Would you output the whole listing below, exactly as it reads?
- - -
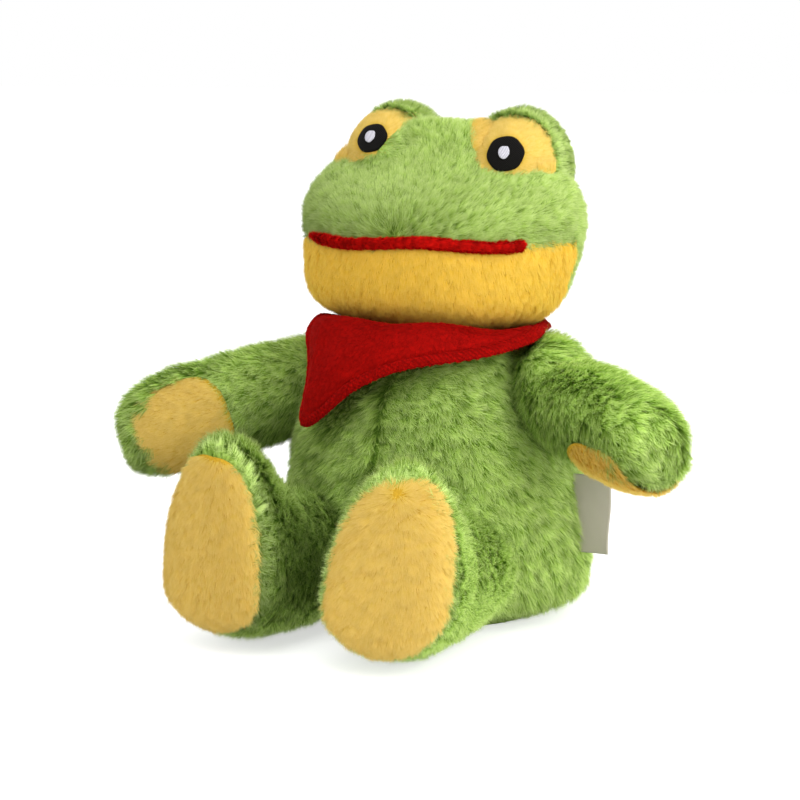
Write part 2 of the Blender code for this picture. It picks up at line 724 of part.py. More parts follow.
def make_neckerchief():
    """Neckerchief: an open cloth surface round the neck, given its thickness."""
    pivot = add_empty("neckerchief_turn", Matrix.Identity(4))
    bm = bmesh.new()
    angles = [row[0] for row in CLOTH_EDGE_SHARES]
    grid = []
    for column in range(CLOTH_COLUMNS):
        spread = column / CLOTH_COLUMNS * (len(angles) - 1)
        low = int(spread)
        degrees = angles[low] + (spread - low) * (angles[low + 1] - angles[low])
        edge = smooth_share(degrees, CLOTH_EDGE_SHARES, 1)
        grid.append([
            bm.verts.new(cloth_point(degrees, edge * row / CLOTH_ROWS))
            for row in range(CLOTH_ROWS + 1)
        ])
    for column in range(CLOTH_COLUMNS):
        here, there = grid[column], grid[(column + 1) % CLOTH_COLUMNS]
        for row in range(CLOTH_ROWS):
            bm.faces.new((here[row], here[row + 1], there[row + 1], there[row]))
    cloth = add_piece("neckerchief", bm, RED, pivot)
    solidify = cloth.modifiers.new("cloth", "SOLIDIFY")
    solidify.thickness = CLOTH_THICKNESS
    solidify.offset = 0.0
    radii = Vector((KNOT_HALF_WIDTH, KNOT_HALF_DEPTH, KNOT_HALF_HEIGHT))
    rim = cloth_point(CLOTH_EDGE_SHARES[0][0], CLOTH_EDGE_SHARES[0][1])
    seat = rim.y + CUP_CLEARANCE + KNOT_HALF_DEPTH
    knot_centre = Vector((0.0, seat, rim.z))
    add_piece(
        "neckerchief_knot", ellipsoid(knot_centre, radii, (KNOT_STEPS, KNOT_STEPS)), RED, pivot
    )


def make_label():
    """Side label: a thin folded ribbon that stands out of the side seam."""
    share = (LABEL_LOW + LABEL_HEIGHT / 2 - TORSO_LOW) / (TORSO_TOP - TORSO_LOW)
    z = 2 * share - 1
    end = math.sqrt(1 - z * z) ** TORSO_BLUNT_SHARE
    seam_x = TORSO_HALF_WIDTH * smooth_share(share, TORSO_ROW_SHARES, 1) * end
    pivot = add_empty("label_seam", Matrix.Translation(Vector((seam_x, 0.0, LABEL_LOW))))
    ribbon = block(
        Vector((-OVERRUN, -LABEL_THICKNESS / 2, 0.0)),
        Vector((LABEL_REACH, LABEL_THICKNESS / 2, LABEL_HEIGHT)),
    )
    label = add_piece("side_label", ribbon, SATIN, pivot)
    for index, degrees in enumerate((LABEL_LIMITS[0], 0.0, LABEL_LIMITS[1])):
        place = turn_about(pivot.location, UP, degrees)
        tool = add_cutter(f"torso_at_label_{index}", torso_form(GAP), place)
        combine(label, tool, "DIFFERENCE")


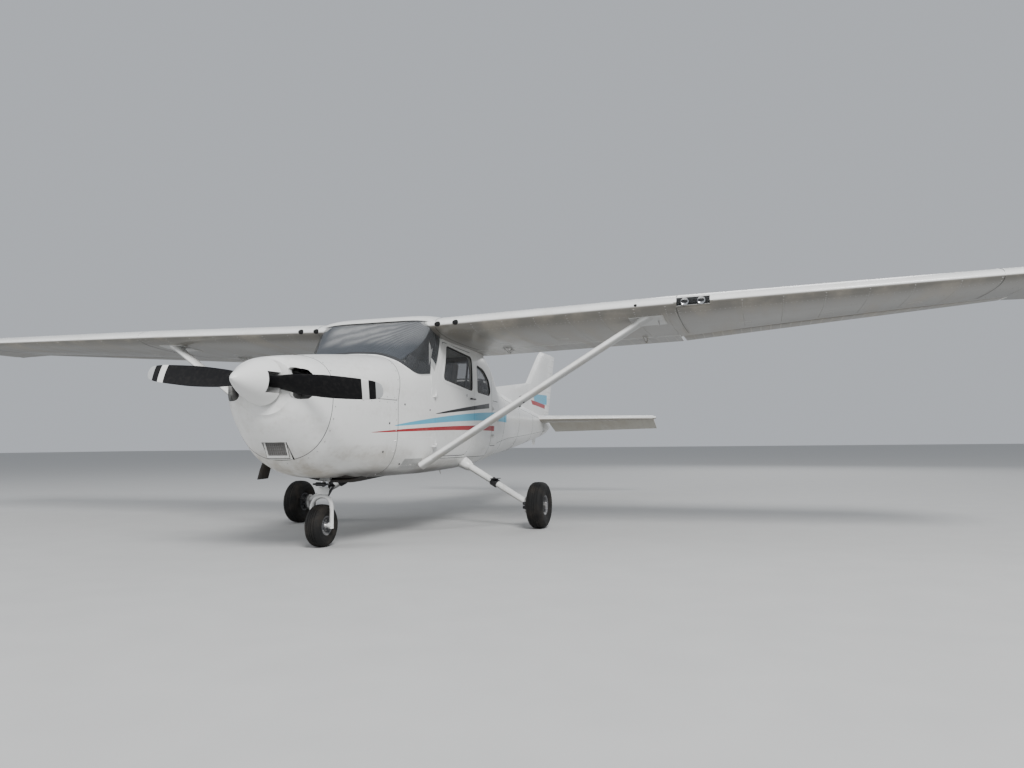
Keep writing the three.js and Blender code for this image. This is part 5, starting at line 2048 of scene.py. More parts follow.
- - -
#### RESPONSE TO THIS TASK:
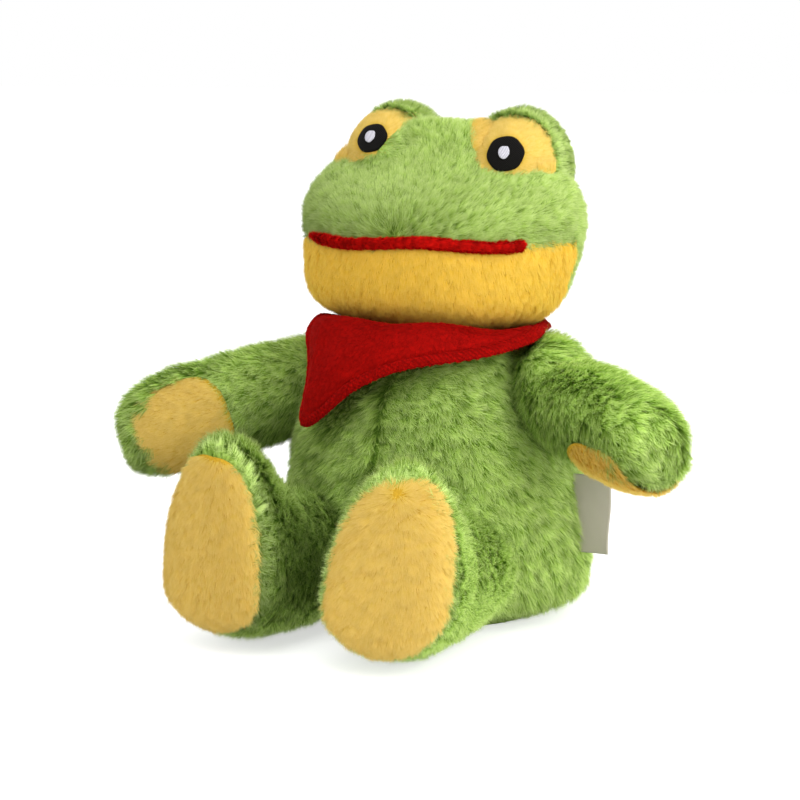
Write part 2 of the Blender code for this picture. It picks up at line 724 of part.py. More parts follow.
def make_neckerchief():
    """Neckerchief: an open cloth surface round the neck, given its thickness."""
    pivot = add_empty("neckerchief_turn", Matrix.Identity(4))
    bm = bmesh.new()
    angles = [row[0] for row in CLOTH_EDGE_SHARES]
    grid = []
    for column in range(CLOTH_COLUMNS):
        spread = column / CLOTH_COLUMNS * (len(angles) - 1)
        low = int(spread)
        degrees = angles[low] + (spread - low) * (angles[low + 1] - angles[low])
        edge = smooth_share(degrees, CLOTH_EDGE_SHARES, 1)
        grid.append([
            bm.verts.new(cloth_point(degrees, edge * row / CLOTH_ROWS))
            for row in range(CLOTH_ROWS + 1)
        ])
    for column in range(CLOTH_COLUMNS):
        here, there = grid[column], grid[(column + 1) % CLOTH_COLUMNS]
        for row in range(CLOTH_ROWS):
            bm.faces.new((here[row], here[row + 1], there[row + 1], there[row]))
    cloth = add_piece("neckerchief", bm, RED, pivot)
    solidify = cloth.modifiers.new("cloth", "SOLIDIFY")
    solidify.thickness = CLOTH_THICKNESS
    solidify.offset = 0.0
    radii = Vector((KNOT_HALF_WIDTH, KNOT_HALF_DEPTH, KNOT_HALF_HEIGHT))
    rim = cloth_point(CLOTH_EDGE_SHARES[0][0], CLOTH_EDGE_SHARES[0][1])
    seat = rim.y + CUP_CLEARANCE + KNOT_HALF_DEPTH
    knot_centre = Vector((0.0, seat, rim.z))
    add_piece(
        "neckerchief_knot", ellipsoid(knot_centre, radii, (KNOT_STEPS, KNOT_STEPS)), RED, pivot
    )


def make_label():
    """Side label: a thin folded ribbon that stands out of the side seam."""
    share = (LABEL_LOW + LABEL_HEIGHT / 2 - TORSO_LOW) / (TORSO_TOP - TORSO_LOW)
    z = 2 * share - 1
    end = math.sqrt(1 - z * z) ** TORSO_BLUNT_SHARE
    seam_x = TORSO_HALF_WIDTH * smooth_share(share, TORSO_ROW_SHARES, 1) * end
    pivot = add_empty("label_seam", Matrix.Translation(Vector((seam_x, 0.0, LABEL_LOW))))
    ribbon = block(
        Vector((-OVERRUN, -LABEL_THICKNESS / 2, 0.0)),
        Vector((LABEL_REACH, LABEL_THICKNESS / 2, LABEL_HEIGHT)),
    )
    label = add_piece("side_label", ribbon, SATIN, pivot)
    for index, degrees in enumerate((LABEL_LIMITS[0], 0.0, LABEL_LIMITS[1])):
        place = turn_about(pivot.location, UP, degrees)
        tool = add_cutter(f"torso_at_label_{index}", torso_form(GAP), place)
        combine(label, tool, "DIFFERENCE")


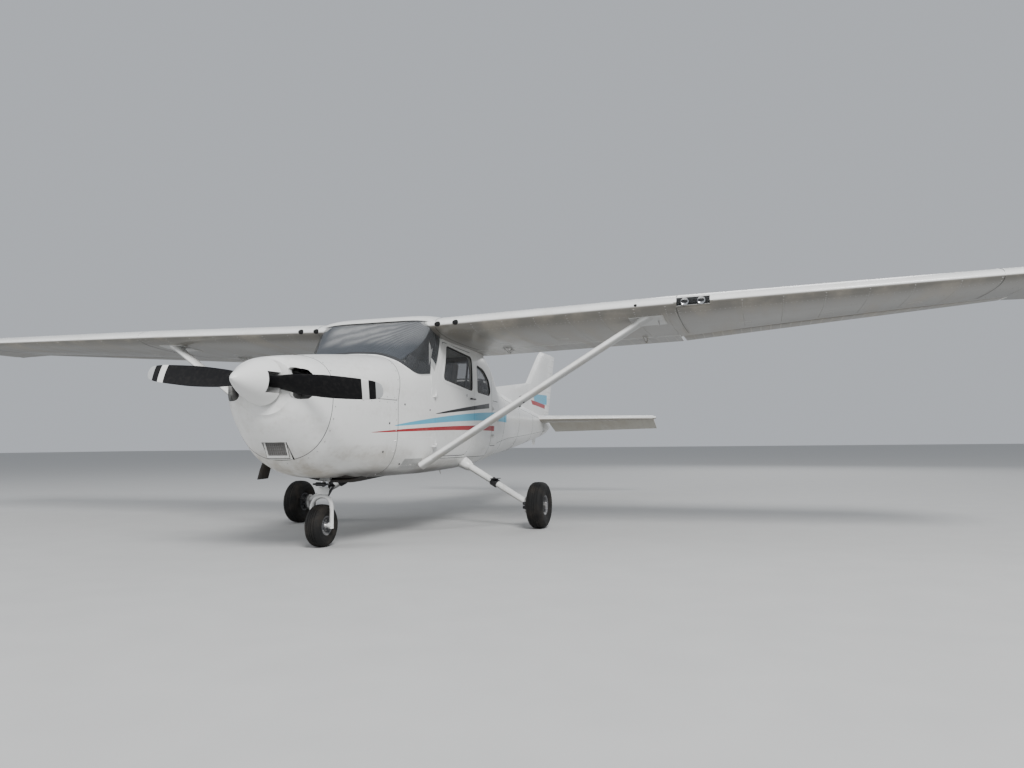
Keep writing the three.js and Blender code for this image. This is part 5, starting at line 2048 of scene.py. More parts follow.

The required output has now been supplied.